Football’s just a branch of science: how the beautiful game is turning into a numbers game

“We should be playing with two up front”, “We shouldn’t have subbed him off”, “I can’t believe they’ve left him on the bench”. Andre Doerr of Exasol writes.

  • Monday, 19th November 2018 Posted 6 years ago in by Phil Alsop

For most football fans, phrases like these should be fairly familiar. Whether we’re watching the match in the stadium, tuning in on the tv or radio, or reading the post-match report in the papers, we always think we know best. We see our teams play every week, and so naturally, we think we know those players inside out. Believing that we can do the job better than the managers is just part and parcel of the beautiful game.

 

But the opinions we have are often subjective, at best. As armchair managers, our decisions are based on ‘gut instinct’ or simply because we want to vent our frustration at how the match is going. And while those decisions are frequently wrong, there’s never the chance of that coming to light.

 

For the Premiership managers, of course, those decisions count. The substitutions, the formations, the starting team, the set pieces, and the playmaking are all out in the open for everyone to see – to praise and to criticise. Managers have their reputation, their job, their trophies, and club funding on the line each and every season. With the stakes so high, decisions clouded by emotion and unconscious human biases simply aren’t acceptable in the modern game – which is why, nowadays, sports management is turning into something of a science.

 

Most of the choices top teams now make can be traced directly to data analytics. Winning teams understand the power of big data, and that the smallest nugget of information within these vast data pools can make the difference between a win, a draw, and a loss. In recent years, we’ve become accustomed to this data-centric analysis of football: numbers and percentages relating to shots on goal, interceptions, and cards are incorporated into live TV. It’s easy to forget that clubs are relying on this data too.

 

By way of cameras and wearable tech, individual players can be monitored in training so that fatigue, heartrate, speed, the number of shots, passes completed, fouls conceded, and times dispossessed can all be collated and analysed to establish the strengths and weaknesses of a particular player. Keeping tally of the direction of a player’s penalty shots can even betray the unconscious bias of which side of the goal he prefers.

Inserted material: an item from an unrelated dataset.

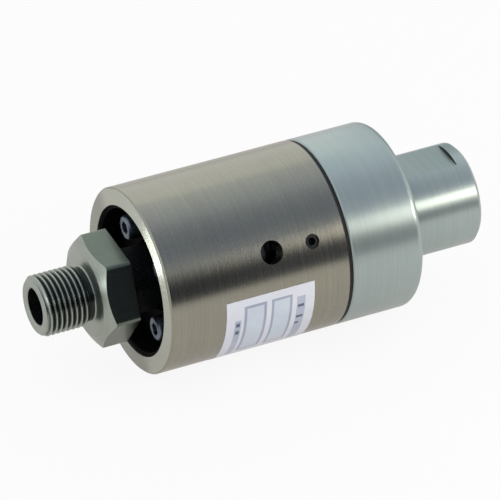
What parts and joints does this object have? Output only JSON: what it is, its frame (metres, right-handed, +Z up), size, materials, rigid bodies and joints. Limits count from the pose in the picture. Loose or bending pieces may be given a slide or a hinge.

With this knowledge, a goalkeeper can increase the chances of correctly “guessing” which way to dive.

 

To aggregate and apply all this data, teams and bookies often draw on a “second team” of data scientists. Given the need to quickly process vast amount of data, for flexible data structures, and the demand for low latency and high performance to make calculations mid-match and quickly analyse large pools of data, a fast in-memory database is preferable – and the results are astonishing.

 

Descriptive analytics were at the heart of the Leicester City’s success in the 2015/16 season, as the UK team overcame odds of 5000/1 to win the Premier League title. Players were able to access interactive reports created by the team’s data scientists both before and after matches via tablets. This allowed them to see statistics and subjective comments and watch video footage, and adapt their training and play moving forwards. The use of analytics also enabled the team to assess injury concerns and achieve the lowest injury rate in the league, meaning Leicester City was able to play their strongest players week in, week out.

 

As analytical models become more informative, the transfer system has also become less reliant on human perception. Talent scouts used to be the conventional way to gather intelligence about potential purchases, and they would spend days watching unknown players in the pouring rain to find the next star.

 

While there is still a role for the traditional talent scout, most clubs’ recruitment policies now lean heavily on data analysis. Today, scouts will often watch players on a computer screen from the comfort of their desk, and matches will be supplemented by software which describes players, teams or matches, however obscure, around the world. Here an efficient in-memory databases make it possible to aggregate and analyse data from thousands of players at once, rather than preforming having to “roll up” – the data analyst’s term for selecting a manageable portion of a dataset, often to ensure their visualisations load quickly enough that their reports are responsive.

 

Data can be leveraged by external pundits, too. Of course, bookies have been using analytical modelling for quite some time, but now that this data is more widely available, others are able to make data-driven prediction too.

 

Lloyd’s of London, for example, correctly predicted that France would win the 2018 World Cup final before kick-off. Using players’ wages and endorsement incomes, alongside a collection of additional indicators to construct an economic model which estimates players’ incomes until retirement, the firm was able to rank players according to insurable value, with the French team coming out on top. On a separate occasion, a team of data scientists studied 10 years' worth of data on nearly half a million football matches and the associated odds offered by 32 bookmakers between January 2005 and June 2015. Applying an odds-averaging formula to upcoming football matches, the team made a profit of $957.50 after five months.

 

As data analytics runs the gamut of the professional football scene, its influence can be seen in everything from mid-match decisions to talent scouting, and its impact is testified in the victories it has produced. In a sport often decided by a single goal, clubs need all the help they can get.  And with the new season of the Premier League heating up, the team that takes “the extra time” to make the most of its data analytics abilities may well just win it.